"Als wären sie in verschiedenen Ausstellungen gewesen"
Der kleine Unterschied macht sich auch im Museum bemerkbar: Denn Männer und Frauen nehmen Kunstwerke offenbar zum Teil vollkommen unterschiedlich wahr, sagt jedenfalls Kulturwissenschaftler Martin Tröndle, der zu dem Thema eine Studie gemacht hat.
Betrachten Männer und Frauen Kunst tatsächlich unterschiedlich? Dieser Frage ist Martin Tröndle von der Zeppelin Universität in Friedrichshafen nachgegangen. Er beschäftigt sich mit Kunstrezeption im Museum, so hat er vor drei Jahren etwa untersucht, wie lange ein Besucher im Schnitt vor einem Kunstwerk verbringt (ganze elf Sekunden). Auch ein Ergebnis dieser Studie: Jedes zehnte Kunstwerk wird aufgrund des Geschlechts anders wahrgenommen.
Mit Hilfe von Verweildauermessungen und Datenhandschuhen, die untern anderem den Puls der Besucherin oder des Besuchers beim Betrachten eines Kunstwerks messen, kam Tröndle zu folgenden Ergebnissen: Frauen nehmen sich doppelt so viel Zeit dafür, die Erläuterungen zu den Kunstwerken zu lesen wie Männer. Und: Befragt man Männer und Frauen nach dem Ausstellungsbesuch nach Kunstwerken, die ihnen besonders im Gedächtnis geblieben sind, nennen sie jeweils komplett andere – "als wären die Männer und die Frauen in jeweils völlig anderen Ausstellungen gewesen".

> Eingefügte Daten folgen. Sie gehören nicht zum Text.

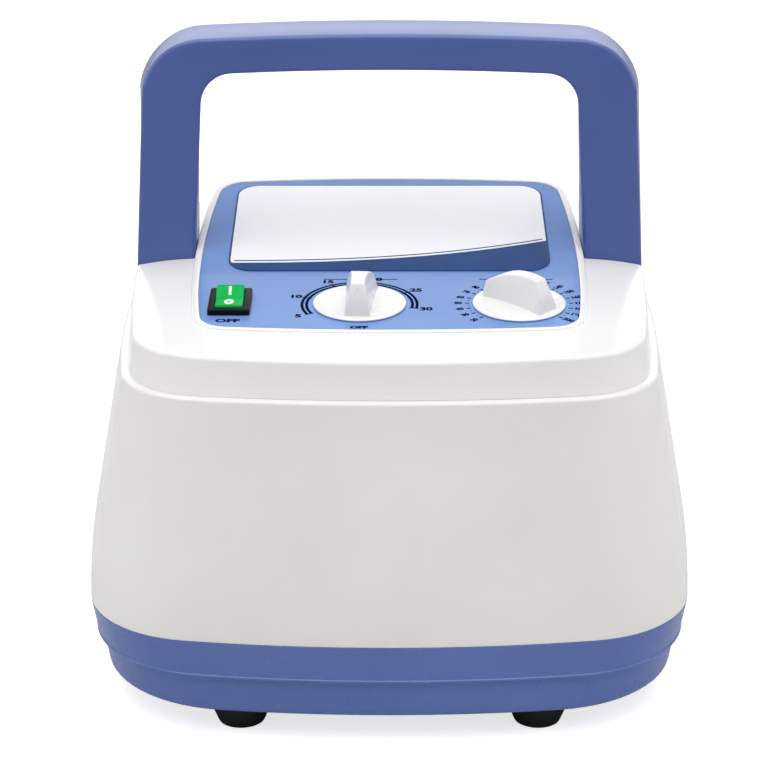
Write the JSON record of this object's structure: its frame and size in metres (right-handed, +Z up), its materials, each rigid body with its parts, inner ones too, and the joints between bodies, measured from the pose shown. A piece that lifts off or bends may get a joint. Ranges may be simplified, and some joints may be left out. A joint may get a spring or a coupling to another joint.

Wer interessiert sich für was?
In einer konkreten Ausstellung hätten die Männer sich vor allem für ein Männerporträt interessiert sowie für eine Kunstaktion, in der mit Filzstift Taggings wie Kommentare zu den Kunstwerken angebracht wurden. "Da könnte man sagen, das ist ein bisschen wie ein Revier markieren - gegebenenfalls, also etwas, das Männern vielleicht eher entspricht."
Die Frauen wiederum seien besonders fasziniert von zwei Frauenporträts und den daneben gehängten Lebensläufen gewesen. "Vor diesen Lebensläufen, die da auch ausführlich beschrieben sind, haben sie hochgradige physiologische Reaktionen – sieht aus wie ein Feuerwerk – und ganz lange Verweildauern."
Interessante Hinweise für Ausstellungsmacher
Ziel ist es, den Kuratoren von Ausstellungen gezielte Hinweise für die Platzierung der Exponate geben zu können. Interessant seien zum Beispiel Aspekte wie "welchen Einfluss hat der Raum oder die Bewegung des Besuchers im Raum auf seine Kunstrezeption. Das gibt Hinweise für Kuratoren oder Museumsmacher, wie man seine Sachen hängen kann, wenn man will, dass sie gesehen werden – oder wenn man eine bestimmte Geschichte erzählen will."